Purchase cost vs running cost
The up-front cost of an EV, whether a company car or a van, is likely to be greater than an equivalent petrol or diesel vehicle. However, the running cost will be significantly lower, at 2-4 pence per mile vs between 10p and 14p per mile.

Tax relief for cars
For a new electric car, purchased from 2021 onwards, and used solely for business, the capital allowance is 100% of the car’s value in the first year, vs 18% or 6% for petrol or diesel cars. You can also reclaim 100% of the VAT on the purchase price of business-use-only vehicles, and 50% of the VAT of lease payments.
Cars used partially for personal mileage count as a benefit in kind, but the rate for that is 2%, where for diesel/petrol cars, it’s 37%.

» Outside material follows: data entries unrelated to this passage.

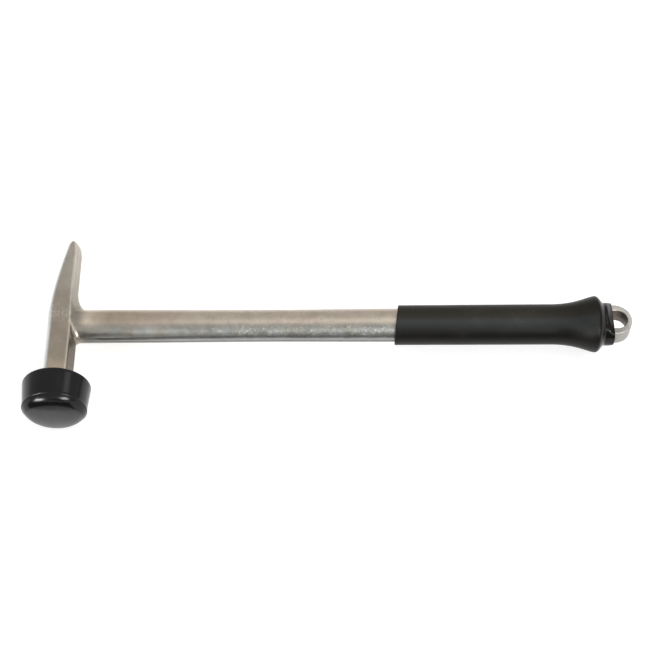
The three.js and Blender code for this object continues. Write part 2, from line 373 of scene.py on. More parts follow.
@dataclass(frozen=True)
class PlatedSteel:
    """Satin plating over forged steel: warm and cool patches, fine grain and pitted places.

    The shaft is golden by the head and paler towards the sleeve, and more pitted along its front.
    Its front is greyer as painted shade, which stands for the dark surroundings that it reflects,
    and by the head its land takes on that painted shade. Its trimmed flash has left a dark line
    beside the parting land. On the head, the neck's side is darkened as painted shade and the
    ridge is paler, partly as wear and partly as a painted highlight. Inside the eye's slot the
    wall is darker, partly with dirt and partly as painted shade. A run lies in metres on the body,
    or between two levels of a pattern.
    """

    fresh: Colour = (0.67, 0.58, 0.465)
    fresh_by_head: Run = Run(-0.118, -0.132)
    golden: Colour = (0.44, 0.362, 0.272)
    pale: Colour = (0.54, 0.47, 0.385)
    paler_behind: Run = Run(-0.125, -0.07)
    rose: Colour = (0.5, 0.385, 0.335)
    rose_share: float = 0.35
    rose_waves: Waves = Waves(60.0, 3.0, 0.6)
    rose_levels: Run = Run(0.38, 0.62)
    # Greyer colour of the shaft's front side: painted shade for the dark surroundings it reflects.
    front: Colour = (0.265, 0.262, 0.235)
    front_edge: Run = Run(-0.0022, -0.0066)
    front_by_head: Colour = (0.345, 0.33, 0.29)
    front_to_head: Run = Run(-0.07, -0.113)
    blue: Colour = (0.315, 0.333, 0.33)
    blue_share: float = 0.5
    blue_waves: Waves = Waves(150.0, 3.0, 0.7)
    blue_levels: Run = Run(0.48, 0.62)
    fleck: Colour = (0.6, 0.61, 0.6)
    fleck_waves: Waves = Waves(630.0, 4.0, 0.7)
    fleck_levels: Run = Run(0.56, 0.68, 0.0, 0.55)
    fleck_share: float = 0.35
    fleck_crowd: float = 0.85
    land: Colour = (0.305, 0.305, 0.3)
    land_height: Run = Run(-0.125, -0.07, 0.000275, 0.0011)
    land_edge: Run = Run(0.0002, -0.0002)
    # By the head the land takes the front's colour, as painted shade from the head.
    land_shade_by_head: Run = Run(-0.07, -0.125)
    trim: Colour = (0.1, 0.1, 0.1)
    trim_line: Run = Run(0.0021, 0.0013, 0.0, 0.62)
    trim_shade: Run = Run(0.0037, 0.0016, 0.0, 0.2)

    crowd_starts: Run = Run(-0.085, -0.045)
    crowd_ends: Run = Run(0.04, 0.024)
    pit: Colour = (0.2, 0.195, 0.18)
    pit_per_metre: float = 620.0
    pit_edge: Run = Run(0.5, 0.15)
    pit_waves: Waves = Waves(170.0, 3.0, 0.7)
    pit_levels: Run = Run(0.4, 0.55)
    pit_share: float = 0.3
    pit_crowd: float = 0.7
    pit_tint: float = 0.22
    pit_tint_in_front: float = 0.35

    cheek: Colour = (0.385, 0.33, 0.265)
    cheek_by_cap: Colour = (0.52, 0.425, 0.33)
    cheek_to_cap: Run = Run(-0.022, -0.031)
    pick_cheek: Colour = (0.465, 0.425, 0.355)
    cheek_to_pick: Run = Run(0.01, 0.03)
    # Pale colour of specks of wear on the cheek, also laid on the ridge, where it is partly wear
    # and partly a painted highlight.
    wear_and_ridge_highlight: Colour = (0.62, 0.57, 0.5)
    worn_waves: Waves = Waves(900.0, 4.0, 0.7)
    worn_levels: Run = Run(0.45, 0.6, 0.0, 0.7)
    worn_from: Run = Run(-0.004, 0.004)
    worn_to: Run = Run(0.016, 0.006)
    left_side: Colour = (0.55, 0.55, 0.54)
    # Dark colour of the neck's side: painted shade for the shaft and shadow that it reflects. The
    # ground bands take it as their dark colour.
    shaded_neck_and_band: Colour = (0.165, 0.135, 0.105)
    side_to_shaded_neck: Run = Run(-0.008, -0.016)
    pick_root_side: Colour = (0.355, 0.315, 0.265)
    pick_side: Colour = (0.52, 0.47, 0.405)
    side_to_pick: Run = Run(0.012, 0.042)
    band_per_metre: float = 330.0
    band_detail: float = 2.0
    band_levels: Run = Run(0.4, 0.65, 0.0, 0.35)

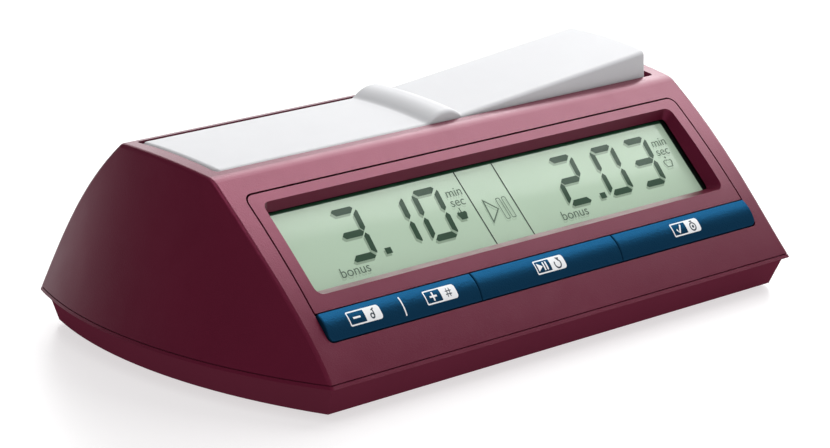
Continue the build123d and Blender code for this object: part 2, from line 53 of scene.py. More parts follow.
# ---- places taken from the frame -------------------------------------------------------------------
shell_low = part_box("upper_shell")[0]
lip = Vector((0, shell_low.y, shell_low.z))


def largest_face_normal(name):
    """Outward normal of a node's largest face."""
    totals = {}
    for face in nodes[name].data.polygons:
        key = tuple(round(c, 3) for c in face.normal)
        totals[key] = totals.get(key, 0) + face.area
    return Vector(max(totals, key=totals.get)).normalized()


normal = largest_face_normal("display_cell")
if normal.z < 0:
    normal = -normal
up_slope = Vector((0, normal.z, -normal.y))


def on_front(x, s, height=0.0):
    """Point over the sloping front, in mm: x, s up the face from the lip, height over the face's chord."""
    return lip + Vector((x, 0, 0)) * MM + up_slope * (s * MM) + normal * (height * MM)


# ---- materials ---------------------------------------------------------------------------------------
def new_material(name):
    """A node material with its Principled shader."""
    material = bpy.data.materials.new(name)
    material.use_nodes = True
    tree = material.node_tree
    return material, tree, tree.nodes["Principled BSDF"]


def noise(tree, scale, detail=2.0, roughness=0.5):
    """A noise texture in object space."""
    coords = tree.nodes.new("ShaderNodeTexCoord")
    texture = tree.nodes.new("ShaderNodeTexNoise")
    texture.inputs["Scale"].default_value = scale
    texture.inputs["Detail"].default_value = detail
    texture.inputs["Roughness"].default_value = roughness
    tree.links.new(coords.outputs["Object"], texture.inputs["Vector"])
    return texture


def ramp(tree, source, low, high):
    """A colour ramp from low to high over the middle of a texture's factor."""
    node = tree.nodes.new("ShaderNodeValToRGB")
    for element, place, colour in zip(node.color_ramp.elements, (0.3, 0.7), (low, high)):
        element.position = place
        element.color = (*colour, 1)
    tree.links.new(source, node.inputs["Fac"])
    return node.outputs["Color"]


def finish(name, colour, roughness, grain, grain_depth, shade=0.06, **sockets):
    """Procedural finish: drifting shade, uneven gloss and a fine surface grain of grain per metre."""
    material, tree, shader = new_material(name)
    low = tuple(c * (1 - shade) for c in colour)
    high = tuple(min(1.0, c * (1 + shade)) for c in colour)
    tree.links.new(ramp(tree, noise(tree, 45, 3).outputs["Fac"], low, high), shader.inputs["Base Color"])
    gloss = ramp(tree, noise(tree, 160).outputs["Fac"], (roughness * 0.92,) * 3, (roughness * 1.08,) * 3)
    tree.links.new(gloss, shader.inputs["Roughness"])
    relief = tree.nodes.new("ShaderNodeBump")
    relief.inputs["Strength"].default_value = 0.6
    relief.inputs["Distance"].default_value = grain_depth
    tree.links.new(noise(tree, grain, 2, 0.6).outputs["Fac"], relief.inputs["Height"])
    tree.links.new(relief.outputs["Normal"], shader.inputs["Normal"])
    for socket, value in sockets.items():
        shader.inputs[socket.replace("_", " ")].default_value = value
    return material


def tinted_gloss(material, tint, roughness, share):
    """The finish with a share of coloured gloss over it, as a deeply dyed plastic shows."""
    tree = material.node_tree
    gloss = tree.nodes.new("ShaderNodeBsdfGlossy")
    gloss.inputs["Color"].default_value = (*tint, 1)
    gloss.inputs["Roughness"].default_value = roughness
    tree.links.new(tree.nodes["Bump"].outputs["Normal"], gloss.inputs["Normal"])
    mix = tree.nodes.new("ShaderNodeMixShader")
    mix.inputs["Fac"].default_value = share
    tree.links.new(tree.nodes["Principled BSDF"].outputs["BSDF"], mix.inputs[1])
    tree.links.new(gloss.outputs["BSDF"], mix.inputs[2])
    tree.links.new(mix.outputs["Shader"], tree.nodes["Material Output"].inputs["Surface"])
    return material


def clear_sheet(name, tint, roughness):
    """A thin clear pane: light goes straight through, and it mirrors weakly, more so at a low angle."""
    material, tree, shader = new_material(name)
    output = tree.nodes["Material Output"]
    tree.nodes.remove(shader)
    through = tree.nodes.new("ShaderNodeBsdfTransparent")
    through.inputs["Color"].default_value = (*tint, 1)
    mirror = tree.nodes.new("ShaderNodeBsdfGlossy")
    mirror.inputs["Roughness"].default_value = roughness
    slant = tree.nodes.new("ShaderNodeLayerWeight")
    slant.inputs["Blend"].default_value = 0.5
    share = tree.nodes.new("ShaderNodeMapRange")
    share.inputs["From Min"].default_value = 0.45
    share.inputs["From Max"].default_value = 1.0
    share.inputs["To Min"].default_value = 0.0
    share.inputs["To Max"].default_value = 0.25
    mix = tree.nodes.new("ShaderNodeMixShader")
    tree.links.new(slant.outputs["Facing"], share.inputs["Value"])
    tree.links.new(share.outputs["Result"], mix.inputs["Fac"])
    tree.links.new(through.outputs["BSDF"], mix.inputs[1])
    tree.links.new(mirror.outputs["BSDF"], mix.inputs[2])
    tree.links.new(mix.outputs["Shader"], output.inputs["Surface"])
    return material


burgundy = finish("burgundy_plastic", (0.083, 0.0066, 0.0195), 0.31, 2300, 0.00006, 0.05,
                  Specular_IOR_Level=0.62, Specular_Tint=(1.0, 0.18, 0.38, 1))
base_plastic = tinted_gloss(finish("base_plastic", (0.070, 0.0055, 0.017), 0.42, 4200, 0.00006, 0.05,
                                   Specular_IOR_Level=0.0), (1.0, 0.3, 0.45), 0.4, 0.04)
white_plastic = finish("white_plastic", (0.635, 0.64, 0.655), 0.5, 3000, 0.00001, 0.006,
                       Specular_IOR_Level=0.15)
blue_plastic = tinted_gloss(finish("blue_plastic", (0.004, 0.021, 0.044), 0.4, 1700, 0.00016, 0.03,
                                   Specular_IOR_Level=0.0), (0.05, 0.42, 0.95), 0.28, 0.055)
black_plastic = finish("black_plastic", (0.012, 0.012, 0.013), 0.45, 2600, 0.00004)
soft_rubber = finish("soft_rubber", (0.02, 0.02, 0.021), 0.75, 1800, 0.00008)
board_mask = finish("board_mask", (0.01, 0.09, 0.035), 0.3, 700, 0.00002, 0.15, Coat_Weight=0.5)
diffuser = finish("diffuser", (0.75, 0.76, 0.74), 0.6, 2000, 0.00003)
steel = finish("steel", (0.55, 0.55, 0.57), 0.3, 900, 0.00002, 0.08, Metallic=1.0)
nickel = finish("nickel", (0.72, 0.69, 0.64), 0.2, 900, 0.00002, 0.08, Metallic=1.0)
cell_jacket = finish("cell_jacket", (0.02, 0.022, 0.026), 0.25, 300, 0.00001, 0.1, Coat_Weight=0.6)
white_print = finish("white_print", (0.80, 0.81, 0.82), 0.5, 3000, 0.00001, 0.01)
dark_print = finish("dark_print", (0.006, 0.02, 0.04), 0.45, 3000, 0.00001, 0.02)


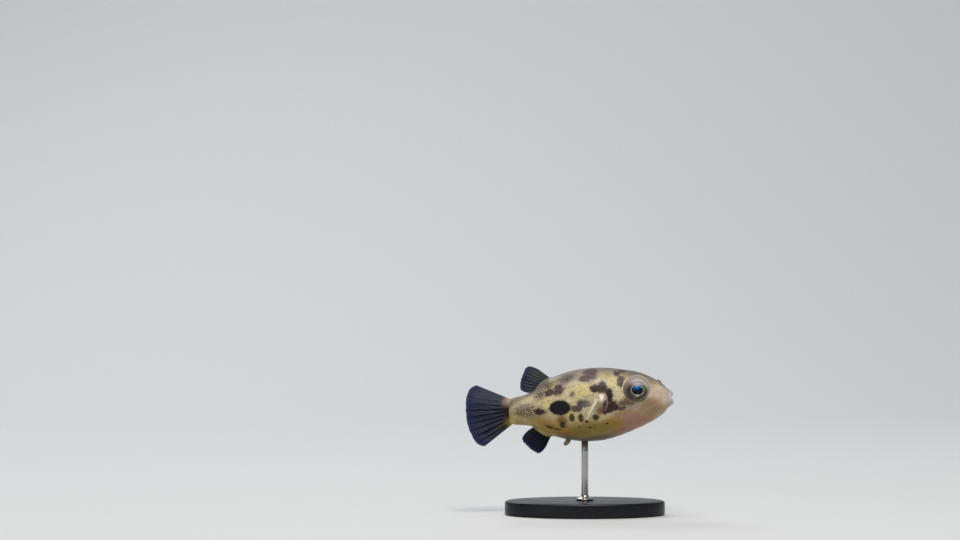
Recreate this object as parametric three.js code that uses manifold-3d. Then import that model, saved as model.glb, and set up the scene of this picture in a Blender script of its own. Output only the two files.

Purchase and charging grants available
The Government is offering plug-in car grants up to £1,500 for fully electric vehicles that cost under £32,000. This should be applied automatically by the dealership on purchase.
Government grants are available to install staff/fleet charging points at workplaces, of up to £350 per point, and up to 40 points per applicant. (Note, customer charge points are not covered.) Grants of 75% are also available for domestic charging point installation.
Find out more here: https://www.gov.uk/government/collections/government-grants-for-low-emissionvehicles

Boost for your sustainability credentials
With customers increasingly aware of green issues, switching your vehicle fleet to EVs, and installing staff charging points will show that you’re walking the walk, and set you apart from your competitors.

Range increasing with newer models
Improvements in charging point infrastructure, and better range in the vehicles themselves, means that EVs are less limited than a few years ago. You’ll still need to be aware of range, and the logistics of ensuring adequate charge for your journeys, but there are excellent apps that can help you.